**SET TASK:** Every line in the listing below from the one with "Lays a piece" through the one with "clockwise by hand." is to be reproduced exactly, both ends included; leave out the rest.

---------------

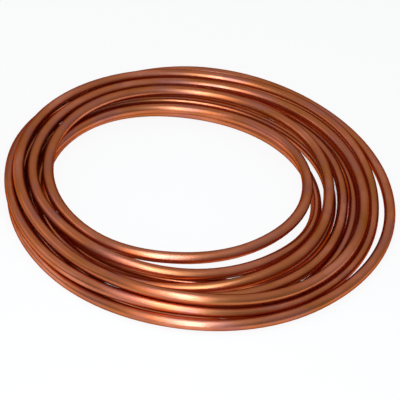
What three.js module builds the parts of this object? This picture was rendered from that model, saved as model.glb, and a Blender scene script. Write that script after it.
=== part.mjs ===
// A coil of soft drawn copper tube: one piece of round tube, wound clockwise by hand into a flat ring
// nine turns deep. The turns lie bunched on one side of the ring and fanned out on the other.
// Millimetres, +Z up. The coil lies on z = 0, with the middle of its outline over the origin.

import * as THREE from "three";

// Driving dimensions
const TUBE_OUTSIDE = 9.525; // outside diameter
const TUBE_WALL = 0.813; // wall thickness
const TURN_CLEARANCE = 0.4; // air kept between turns that lie against each other
const WINDING_RADIUS = 111.6; // from the middle of the eye to the tube's centre in lane 0
const FIRST_ANGLE = 135; // degrees round from +X where the tube starts, which is the back left
const PLACES_PER_TURN = 8; // places in each row of TURNS
const STEPS_PER_PLACE = 5; // straight lengths that stand in for the arc from one place to the next
const OUTSIDE_FACETS = 10; // facets round the tube's outside
const BORE_FACETS = 6; // facets round the bore

// Where the tube's centre lies at each eighth of a turn, as [lane, layer]. Each row is one turn, from the
// back left by way of the right and the front to the left. Lane 0 is the winding radius and layer 0 is the
// floor. One lane or one layer is a pitch, so turns that are a whole one apart lie side by side. The tube
// stops at the end of the last row, an eighth of a turn short of where it began.
const TURNS = [
  [[5.2, 0.5], [5.9, 0.1], [5.0, 0.0], [2.9, 0.3], [1.8, 0.1], [1.5, 0.0], [1.8, 0.4], [3.0, 0.9]],
  [[4.1, 0.8], [3.8, 0.4], [3.6, 0.6], [1.9, 0.7], [1.2, 1.0], [0.9, 1.0], [0.9, 0.9], [1.4, 1.0]],
  [[1.4, 0.9], [0.6, 1.0], [0.2, 1.3], [-1.4, 1.8], [-2.8, 1.7], [-2.8, 1.6], [-0.9, 1.8], [0.8, 1.9]],
  [[2.1, 2.0], [2.3, 1.8], [2.1, 1.7], [0.6, 1.4], [0.0, 1.4], [-0.5, 0.5], [0.1, 0.0], [2.3, 0.0]],
  [[3.2, 0.2], [2.7, 0.3], [2.5, 0.1], [0.9, 0.2], [-0.3, 0.2], [-1.6, 0.2], [-0.9, 0.0], [1.2, 0.0]],
  [[2.1, 0.0], [1.2, 0.1], [0.6, 0.3], [-0.3, 0.4], [-1.4, 1.0], [-1.3, 1.3], [0.3, 2.0], [2.1, 1.9]],
  [[3.3, 1.9], [4.1, 1.5], [4.7, 1.3], [3.7, 1.2], [2.6, 1.4], [1.7, 1.9], [1.9, 1.7], [3.3, 2.0]],
  [[4.8, 1.7], [5.5, 1.5], [6.1, 1.2], [4.6, 0.4], [3.0, 0.4], [2.0, 0.9], [2.9, 1.2], [4.0, 1.1]],
  [[6.1, 0.0], [7.7, 0.4], [7.1, 0.7], [6.0, 0.7], [4.0, 0.4], [2.9, 0.3], [2.9, 0.0], [3.7, 0.0]],
];

const PITCH = TUBE_OUTSIDE + TURN_CLEARANCE;

// The tube's centre line, with its length measured in places.
class WoundCentreLine extends THREE.Curve {
  constructor(places) {
    super();
    const drift = places.map(([lane, layer]) => new THREE.Vector3(lane, layer, 0));
    this.drift = new THREE.CatmullRomCurve3(drift, false, "catmullrom");
    this.spans = places.length - 1;
  }

  getPoint(t, target = new THREE.Vector3()) {
    const { x: lane, y: layer } = this.drift.getPoint(t);
    const turned = (360 * t * this.spans) / PLACES_PER_TURN;
    const angle = THREE.MathUtils.degToRad(FIRST_ANGLE - turned);
    const radius = WINDING_RADIUS + lane * PITCH;
    const height = TUBE_OUTSIDE / 2 + layer * PITCH;
    return target.set(radius * Math.cos(angle), radius * Math.sin(angle), height);
  }

  // Steps are equal in angle and not in length, so the facets of neighbouring turns line up.
  getUtoTmapping(u) {
    return u;
  }
}

function ringOfPoints(radius, count) {
  return Array.from({ length: count }, (_, k) => {
    const angle = (2 * Math.PI * k) / count;
    return new THREE.Vector2(radius * Math.cos(angle), radius * Math.sin(angle));
  });
}

// The round wall, with the bore as its hole.
function tubeSection() {
  const section = new THREE.Shape(ringOfPoints(TUBE_OUTSIDE / 2, OUTSIDE_FACETS));
  section.holes.push(new THREE.Path(ringOfPoints(TUBE_OUTSIDE / 2 - TUBE_WALL, BORE_FACETS)));
  return section;
}

function copperTube() {
  const centreLine = new WoundCentreLine(TURNS.flat());
  const steps = centreLine.spans * STEPS_PER_PLACE;
  const geometry = new THREE.ExtrudeGeometry(tubeSection(), { extrudePath: centreLine, steps });
  const copper = new THREE.MeshStandardMaterial({ color: 0xb8694a, roughness: 0.32, metalness: 1 });
  const tube = new THREE.Mesh(geometry, copper);
  tube.name = "copper_tube";
  return tube;
}

// Lays a piece on z = 0 with the middle of its outline over the origin.
function layOverOrigin(piece) {
  const box = new THREE.Box3().setFromObject(piece);
  const middle = box.getCenter(new THREE.Vector3());
  piece.position.sub(middle.setZ(box.min.z));
  return piece;
}

const coil = new THREE.Group();
coil.add(layOverOrigin(copperTube()));

export default coil;
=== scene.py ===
"""A coil of soft copper tube, about nine turns of 3/8 inch tube wound clockwise by hand.

The tube is modelled straight, with its wall and its cut ends, and then bent along the line that it is
wound on. Metres, +Z up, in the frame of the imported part.
"""

import math

import bpy
from mathutils import Matrix, Vector


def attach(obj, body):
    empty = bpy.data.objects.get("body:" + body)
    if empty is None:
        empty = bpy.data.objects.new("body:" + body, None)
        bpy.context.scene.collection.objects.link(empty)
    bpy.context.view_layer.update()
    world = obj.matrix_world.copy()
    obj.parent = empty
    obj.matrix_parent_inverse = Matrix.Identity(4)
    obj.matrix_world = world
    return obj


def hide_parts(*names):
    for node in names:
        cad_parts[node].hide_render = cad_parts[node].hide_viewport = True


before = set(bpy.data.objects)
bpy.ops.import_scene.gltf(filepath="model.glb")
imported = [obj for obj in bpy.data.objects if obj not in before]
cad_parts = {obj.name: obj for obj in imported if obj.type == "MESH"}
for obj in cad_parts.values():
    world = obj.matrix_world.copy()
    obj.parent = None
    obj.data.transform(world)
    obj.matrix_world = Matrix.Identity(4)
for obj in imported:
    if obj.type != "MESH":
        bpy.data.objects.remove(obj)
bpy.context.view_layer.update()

MM = 0.001

# The tube and its winding, as in the part.
TUBE_OUTSIDE = 9.525 * MM
TUBE_WALL = 0.813 * MM
TURN_CLEARANCE = 0.4 * MM  # air kept between turns that lie against each other
CUT_ROLL_IN = 0.3 * MM  # how far a tube cutter presses the rim in
CUT_ROLL_LENGTH = 0.7 * MM
PITCH = TUBE_OUTSIDE + TURN_CLEARANCE
WINDING_RADIUS = 111.6 * MM
FIRST_ANGLE = math.radians(135)  # the back left

# [lane, layer] at each eighth of a turn, from the back left by way of the right and the front to the left.
# Lane 0 is the winding radius, layer 0 is the floor, and one lane or layer is a pitch. Most of these numbers
# were found by a fitting program and rounded to a tenth. They weren't chosen by hand.
TURNS = [
    [[5.2, 0.5], [5.9, 0.1], [5.0, 0.0], [2.9, 0.3], [1.8, 0.1], [1.5, 0.0], [1.8, 0.4], [3.0, 0.9]],
    [[4.1, 0.8], [3.8, 0.4], [3.6, 0.6], [1.9, 0.7], [1.2, 1.0], [0.9, 1.0], [0.9, 0.9], [1.4, 1.0]],
    [[1.4, 0.9], [0.6, 1.0], [0.2, 1.3], [-1.4, 1.8], [-2.8, 1.7], [-2.8, 1.6], [-0.9, 1.8], [0.8, 1.9]],
    [[2.1, 2.0], [2.3, 1.8], [2.1, 1.7], [0.6, 1.4], [0.0, 1.4], [-0.5, 0.5], [0.1, 0.0], [2.3, 0.0]],
    [[3.2, 0.2], [2.7, 0.3], [2.5, 0.1], [0.9, 0.2], [-0.3, 0.2], [-1.6, 0.2], [-0.9, 0.0], [1.2, 0.0]],
    [[2.1, 0.0], [1.2, 0.1], [0.6, 0.3], [-0.3, 0.4], [-1.4, 1.0], [-1.3, 1.3], [0.3, 2.0], [2.1, 1.9]],
    [[3.3, 1.9], [4.1, 1.5], [4.7, 1.3], [3.7, 1.2], [2.6, 1.4], [1.7, 1.9], [1.9, 1.7], [3.3, 2.0]],
    [[4.8, 1.7], [5.5, 1.5], [6.1, 1.2], [4.6, 0.4], [3.0, 0.4], [2.0, 0.9], [2.9, 1.2], [4.0, 1.1]],
    [[6.1, 0.0], [7.7, 0.4], [7.1, 0.7], [6.0, 0.7], [4.0, 0.4], [2.9, 0.3], [2.9, 0.0], [3.7, 0.0]],
]
PLACES_PER_TURN = 8

# How finely the smooth tube is made.
SIDES = 32
STEPS_PER_PLACE = 16
LENGTHWISE_CUTS = 31  # made in each of two rounds, so the tube has 32 x 32 lengths
CUT_ROUNDS = 2
SHARP_ANGLE = math.radians(40)  # keeps the edges of the cut ends crisp


# ---------------------------------------------------------------- the line that the tube is wound on


def eased(a, b, c, d, t):
    """A value between b and c, a share t of the way, on the smooth curve that passes through all four."""
    slope_b, slope_c = (c - a) / 2, (d - b) / 2
    cubic = 2 * b - 2 * c + slope_b + slope_c
    square = -3 * b + 3 * c - 2 * slope_b - slope_c
    return ((cubic * t + square) * t + slope_b) * t + b


def wound_line():
    """Points along the middle of the tube, about the coil's own axis."""
    places = [Vector(p) for turn in TURNS for p in turn]
    before, after = 2 * places[0] - places[1], 2 * places[-1] - places[-2]
    run = [before, *places, after]
    points = []
    for i in range(len(places) - 1):
        last = i == len(places) - 2
        for k in range(STEPS_PER_PLACE + last):
            t = k / STEPS_PER_PLACE
            lane, layer = (eased(*(p[n] for p in run[i : i + 4]), t) for n in (0, 1))
            angle = FIRST_ANGLE - (i + t) * 2 * math.pi / PLACES_PER_TURN
            radius = WINDING_RADIUS + lane * PITCH
            height = TUBE_OUTSIDE / 2 + layer * PITCH
            points.append(Vector((radius * math.cos(angle), radius * math.sin(angle), height)))
    return points


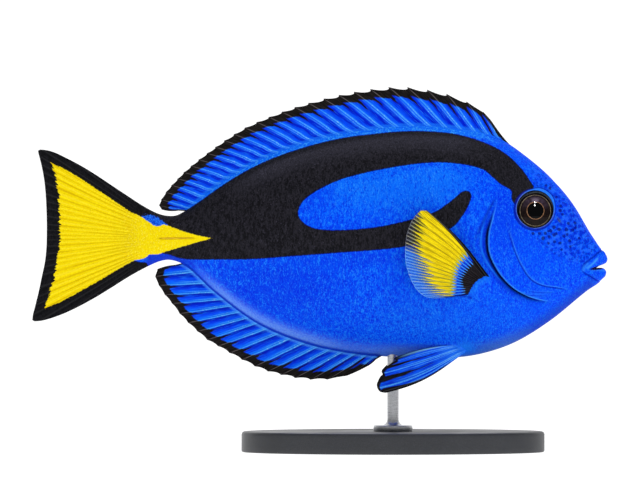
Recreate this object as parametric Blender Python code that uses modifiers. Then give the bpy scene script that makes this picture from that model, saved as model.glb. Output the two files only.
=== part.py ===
"""Regal blue tang, adult, life size, as a still museum model on a plain stand.

+X is towards the snout, +Z up, and the median plane of the fish is y = 0.
The origin is on the floor, under the middle of the overall length.
The fish is laid out on a side elevation whose unit is 1/574 of the total
length: u runs towards the snout and v runs down.
"""

import math

import bmesh
import bpy
import numpy as np
from mathutils import Matrix, Vector

# ---------------------------------------------------------------- dimensions
LENGTH = 0.250  # snout to the tips of the tail lobes
DRAWN = 574.0  # the same length on the elevation
UNIT = LENGTH / DRAWN
MID_U = 320.0  # abscissa of x = 0
LEVEL_V, LEVEL_Z = 240.0, 0.0923  # one height on the elevation and over the floor
GAP = 0.0003  # joint between neighbouring pieces

GILL_U = 497.0  # upper end of the gill opening
STALK_U = 196.0  # trunk to tail stalk
HYPURAL_U = 131.0  # tail stalk to tail fin

MEMBRANE = 0.0007  # fins at their margins
RAY_BASE = 0.0015  # fins at their bases

EYE_U, EYE_V = 535.2, 209.6
EYE_R, EYE_DEEP, EYE_SUNK = 0.0083, 0.0036, 0.0010

ROD_U, ROD_R, ROD_IN = 393.0, 0.0025, 0.010
FLANGE_R, FLANGE_H = 0.0085, 0.0026
BASE_L, BASE_W, BASE_H = 0.132, 0.084, 0.009


def x_of(u):
    return (u - MID_U) * UNIT


def z_of(v):
    return LEVEL_Z + (LEVEL_V - v) * UNIT


def fair(*knots):
    """A smooth curve through a few (place, value) knots."""
    k = np.array(knots, float)
    x, y = k[:, 0], k[:, 1]
    h = np.diff(x)
    d = np.diff(y) / h
    m = np.empty_like(y)
    m[1:-1] = (d[:-1] * h[1:] + d[1:] * h[:-1]) / (h[:-1] + h[1:])
    m[0], m[-1] = d[0], d[-1]

    def at(q):
        q = np.clip(q, x[0], x[-1])
        i = np.clip(np.searchsorted(x, q, side="right") - 1, 0, len(h) - 1)
        s = (q - x[i]) / h[i]
        return float(
            (1 + 2 * s) * (1 - s) ** 2 * y[i]
            + s * (1 - s) ** 2 * h[i] * m[i]
            + s * s * (3 - 2 * s) * y[i + 1]
            + s * s * (s - 1) * h[i] * m[i + 1]
        )

    return at


# ------------------------------------------------------- outline of the body
# Back: upper tail lobe, tail stalk, hump under the dorsal fin, steep forehead.
back = fair(
    (41, 149.8), (59, 154.3), (83, 167), (131, 199.2), (150, 211), (168, 216), (184, 211.5),
    (215, 186), (263, 157.5), (311, 140), (359, 130), (407, 125), (455, 127.5),
    (497, 137), (527, 157), (551, 178), (575, 207), (590, 232.5), (602, 251),
    (607, 257.5),
)
# Belly: lower tail lobe, tail stalk, deep belly, throat, chin.
belly = fair(
    (33, 321), (59, 314.8), (83, 304), (131, 274.7), (150, 264.7), (168, 259.7),
    (184, 264), (214, 291), (254, 320.8), (309, 344), (355, 353.4), (400, 357.3),
    (440, 358.3), (479, 354.2), (515, 342.2), (551, 320), (587, 290.8), (602, 279.5),
    (607, 273),
)
# Half the thickness of the flesh, in millimetres.
flesh = fair(
    (112, 0), (125, 0.8), (140, 2.1), (155, 3.3), (170, 4.3), (190, 5.5),
    (215, 7.4), (250, 10.2), (300, 13.4), (350, 15.6), (400, 16.9), (440, 17.2),
    (475, 16.6), (505, 15.1), (535, 12.6), (560, 9.9), (580, 7.4), (595, 5.5),
    (603, 4.0), (607, 1.6),
)
# The gill opening, as a shift of the cut along the side from back to throat.
gill = fair(
    (-1, 63), (-0.76, 48), (-0.575, 31), (-0.47, 15), (-0.32, 3), (-0.15, -8),
    (0, -10.5), (0.2, -5), (0.45, 0), (1, 3),
)
# The hollow trailing edge of the tail, from the lower lobe to the upper.
trailing = fair(
    (-1, 33), (-0.8, 37.2), (-0.5, 42.6), (-0.2, 46), (0.1, 46.9), (0.5, 46),
    (0.8, 43.6), (1, 40),
)


def half_thickness(u, t):
    """Half the thickness at u and t, where t is 1 on the back and -1 on the belly."""
    lens = max(1 - abs(t) ** 2.3, 0.0) ** 0.68
    plate = max(1 - abs(t) ** 14, 0.0) ** 0.5
    thin = MEMBRANE / 2 + (RAY_BASE - MEMBRANE) / 2 * min(max((u - 40) / 90, 0), 1)
    return max(flesh(u), 0) * 0.001 * lens + thin * plate


def v_at(u, t):
    return back(u) + (belly(u) - back(u)) * (1 - t) / 2


def t_at(u, v):
    return 1 - 2 * (v - back(u)) / (belly(u) - back(u))


def side_y(u, v):
    return half_thickness(u, t_at(u, v))


def station(s, t):
    """Where a lofting line s meets the level t: lines bend along the gill opening and the tail's edge."""
    if s > GILL_U:
        return s + gill(t) * (607 - s) / (607 - GILL_U)
    if s > 400:
        return s + gill(t) * (s - 400) / (GILL_U - 400)
    if s < 100:
        k = (100 - s) / 60
        return (1 - k) * 100 + k * trailing(t)
    return s


def skin_point(s, t, shift=0.0):
    u = station(s, t) + shift / UNIT
    return (x_of(u), half_thickness(u, t), z_of(v_at(u, t)))


# ------------------------------------------------------------------- helpers
def material(name, colour, roughness, metallic=0.0):
    m = bpy.data.materials.new(name)
    m.use_nodes = True
    p = m.node_tree.nodes["Principled BSDF"]
    p.inputs["Base Color"].default_value = (*colour, 1)
    p.inputs["Roughness"].default_value = roughness
    p.inputs["Metallic"].default_value = metallic
    return m


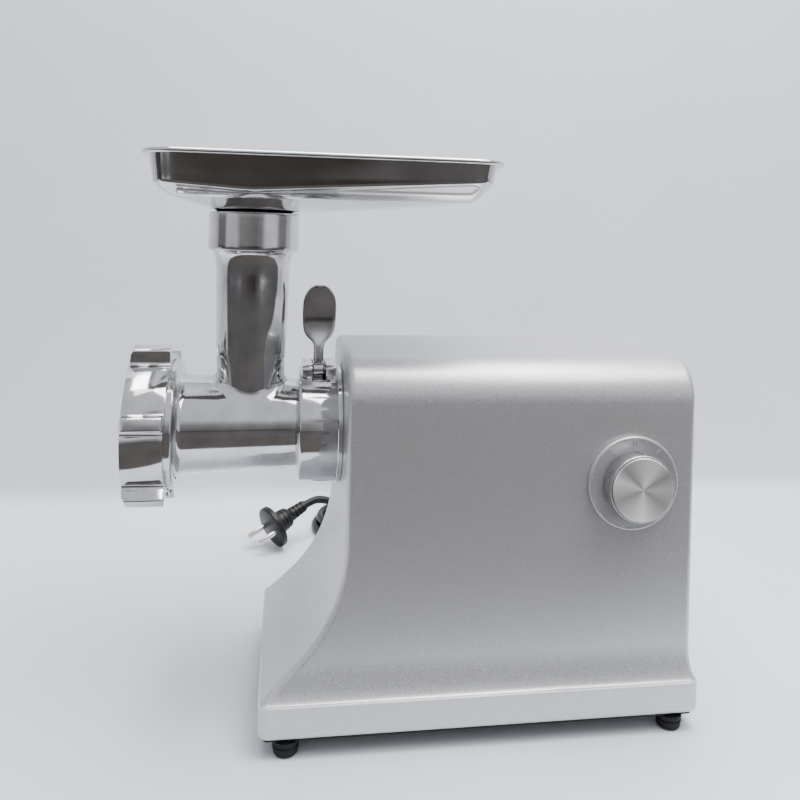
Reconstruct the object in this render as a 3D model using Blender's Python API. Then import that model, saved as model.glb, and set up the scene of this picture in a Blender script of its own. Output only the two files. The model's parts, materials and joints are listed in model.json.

---------------

**RESULT OF THIS TASK:**
// Lays a piece on z = 0 with the middle of its outline over the origin.
function layOverOrigin(piece) {
  const box = new THREE.Box3().setFromObject(piece);
  const middle = box.getCenter(new THREE.Vector3());
  piece.position.sub(middle.setZ(box.min.z));
  return piece;
}

const coil = new THREE.Group();
coil.add(layOverOrigin(copperTube()));

export default coil;
=== scene.py ===
"""A coil of soft copper tube, about nine turns of 3/8 inch tube wound clockwise by hand.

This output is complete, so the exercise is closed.